Речка блуждала рядом с улицей — тоненькая, изогнутая, еще придавленная сугробами. Только в одном углу ее под толстым навесом снега булькала, пузырилась темная вода, как родничок. Дощатый мостик лежал одним краем на льду. А на том берегу столпился лес, ослепленный белизной, голубыми лыжнями перечерченный. И тени от сосен на снегу, как нарисованные. Дорога лесовозная, как черточка в ложбине.
— Хорошо у нас, — сказал Гордиенко. — Приезжайте летом — столько ягоды!
— Что я вас вожу по морозу! — сказал Гордиенко. — Пойдемте к нам. Мама будет рада поговорить со своими. Жена у меня сегодня во вторую смену. (Она знала из писем Анки, что он женат на женщине-враче, с которой встретился здесь же в самую трудную свою пору.) — Заманчиво было это — зайти в дом Гордиенко и увидеть его еще в новом для нее человеческом качестве! (Она представила себе — почти харбинская кухня, картошка булькает на плите в кастрюльке. Гордиенко в ватника вносит с мороза дрова и складывает около духовки. Гордиенко в байковых тапочках сидит на табурете у плиты и колет растопку для мамы. Жену его она никак увидеть не могла. Она помнила Зою под фатой, с букетом стрельчатых лилий.)
Нет, сказала она — не нужно ей сейчас этого: наслоения образов, размягченности подле чужой семьи. Гордиенко домашнего, к которому не дай бог потянется она душой — не может она разрешить себе этого! Да еще мама: где вы жили в Харбине? А мы — в Славянском! Боже мой, подымать это все — как коросту отцарапывать!
— Я не успею на поезд, — сказала она, — у меня поезд в девять тридцать, и надо еще в гостиницу.
— Тогда давайте я провожу вас до автобуса. Жалко, конечно. Вы знаете, сколько здесь нашего народу — второе Модягоу по-над речкой. Вам могло быть интересно. (Да, конечно, по — нет, нет!)
Она торопилась, и он повел ее для сокращения пути веткой узкоколейки. Поселок под насыпью — длинные приземистые бараки, серые, почти черные. Закопченые сугробы — и совсем как на гравюре: цвета только серый и черный. (Или это потому, что они шли лицом к закату, совсем бледному, словно подернутому пеплом? И месяц тоненький висел, как осколок стекла, над туманной полосой и насквозь просвечивал…)
Сараюшки. И забор, выше бараков, развернутый гармошкой, лежал на земле одним краем, щербатый, разбираемый на дрова. Белье сушилось на этом заборе — детские голубые маечки и что-то — пестрое, смерзается, как бумага. Огни зажигались в бараках оранжевыми квадратами. Женщина вышла с ведром и высыпала на снег золу.

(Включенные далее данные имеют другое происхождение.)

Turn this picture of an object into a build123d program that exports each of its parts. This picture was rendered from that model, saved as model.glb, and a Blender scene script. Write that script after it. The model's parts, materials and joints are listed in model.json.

И тогда она спросила, главное, что нужно было ей — определить, пока они не расстанутся: кем же ты стал все-таки, корнет Гордиенко?
— Почему вы остались здесь? Разве это не трудно вам? Рядом есть Братск, хотя бы…
— Мне предложили, — сказал он. — ДОК создавался, и нужно было строить. Видите, как еще живут люди? Мы это сносим все постепенно…
И она подумала о тех брусчатых домах медового цвета, что стоят на Вихоревских улицах. В этом тоже смысл жизни — просто строить и оставить после себя такой деревянный поселок. Нет больше корнета Гордиенко, есть — прораб Гордиенко. Она интуитивно чувствовала, что он лучше того, прежнего, чем — она не знала, но все-таки это — так. И ей грустно было видеть его седую голову и лицо, исчерканное жизнью.
Или так и должно быть, и человеку все положено пережить, в меру совершаемого им, и только тогда он становится человеком?
— Вы знаете, у меня — сын в Австралии, — сказал он. — Взрослый парень. Двадцатый год.
И тут словно все определилось в ее памяти — краснополосатый конверт, протянутый через барьер почтамта, и малыш на Харбинском перроне, выглядывающий из окошка поезда, уходящего на юг.